### DATA SECTION
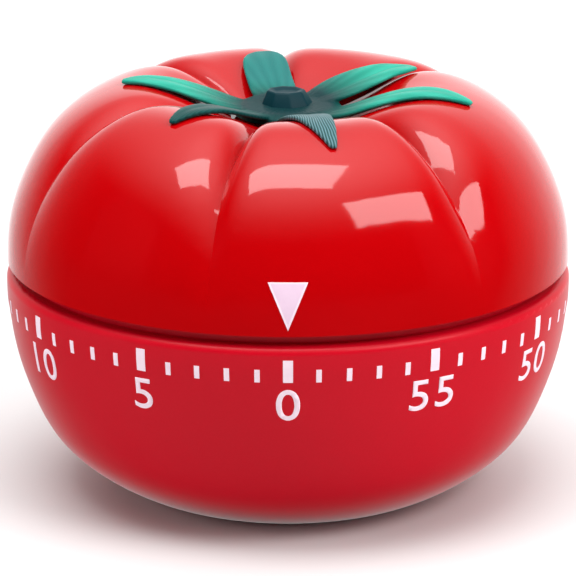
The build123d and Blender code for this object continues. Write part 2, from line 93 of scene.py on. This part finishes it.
STALK_DISH = (0.5 * MM, 0.25 * MM)   # inset and depth of the sunken end
STALK_EDGE = 0.22 * MM
PEG_R = 2.35 * MM
PEG_LENGTH = 3.9 * MM
PEG_DROP = 2.1 * MM          # middle of the peg below the collar
VOXEL = 0.16 * MM
VEINS = 420                  # round the whole calyx
STREAKS = 46

# ---- camera -------------------------------------------------------------------------------------------
EYE_LIFT = radians(16.96)
EYE_AWAY = 0.5336
AIM = Vector((0, 0, 0.0224))
LENS = 289.4
SENSOR = 36.0


def clear_selection():
    if bpy.context.object and bpy.context.object.mode != "OBJECT":
        bpy.ops.object.mode_set(mode="OBJECT")
    bpy.ops.object.select_all(action="DESELECT")


def active(piece):
    clear_selection()
    piece.select_set(True)
    bpy.context.view_layer.objects.active = piece


def named(name):
    """The primitive that was just added, with its name."""
    piece = bpy.context.object
    piece.name = name
    piece.data.name = name
    return piece


def apply_place(piece):
    active(piece)
    bpy.ops.object.transform_apply(location=True, rotation=True, scale=True)


def turn_about_axis(piece, angle):
    """Turns a finished mesh about the timer's axis."""
    piece.data.transform(Matrix.Rotation(angle, 4, "Z"))


def finish_with(piece, kind, **settings):
    """Adds a modifier and applies it."""
    active(piece)
    made = piece.modifiers.new(kind.lower(), kind)
    for name, value in settings.items():
        setattr(made, name, value)
    bpy.ops.object.modifier_apply(modifier=made.name)


def choose(piece, kind, test):
    """In edit mode, selects the vertices, edges or faces whose middle passes the test."""
    active(piece)
    bpy.ops.object.mode_set(mode="EDIT")
    bpy.ops.mesh.select_mode(type={"vertices": "VERT", "edges": "EDGE", "polygons": "FACE"}[kind])
    bpy.ops.mesh.select_all(action="DESELECT")
    bpy.ops.object.mode_set(mode="OBJECT")
    mesh = piece.data
    for part in getattr(mesh, kind):
        if kind == "vertices":
            middle = part.co
        else:
            middle = sum((mesh.vertices[v].co for v in part.vertices), Vector()) / len(part.vertices)
        part.select = test(middle)
    bpy.ops.object.mode_set(mode="EDIT")


def join(pieces, name):
    clear_selection()
    for piece in pieces:
        piece.select_set(True)
    bpy.context.view_layer.objects.active = pieces[0]
    bpy.ops.object.join()
    return named(name)


# ---- materials ----------------------------------------------------------------------------------------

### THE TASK
Return exactly the lines from the beginning of the data above through the one containing "SENSOR = 36.0", please. Include both end lines and add nothing else.

### RIGHT ANSWER
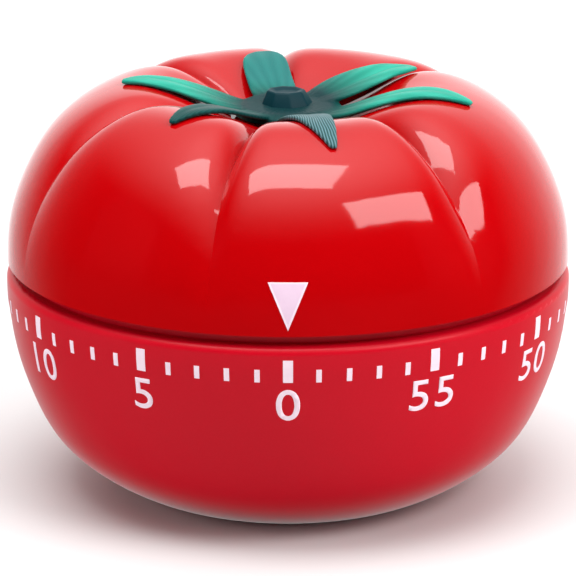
The build123d and Blender code for this object continues. Write part 2, from line 93 of scene.py on. This part finishes it.
STALK_DISH = (0.5 * MM, 0.25 * MM)   # inset and depth of the sunken end
STALK_EDGE = 0.22 * MM
PEG_R = 2.35 * MM
PEG_LENGTH = 3.9 * MM
PEG_DROP = 2.1 * MM          # middle of the peg below the collar
VOXEL = 0.16 * MM
VEINS = 420                  # round the whole calyx
STREAKS = 46

# ---- camera -------------------------------------------------------------------------------------------
EYE_LIFT = radians(16.96)
EYE_AWAY = 0.5336
AIM = Vector((0, 0, 0.0224))
LENS = 289.4
SENSOR = 36.0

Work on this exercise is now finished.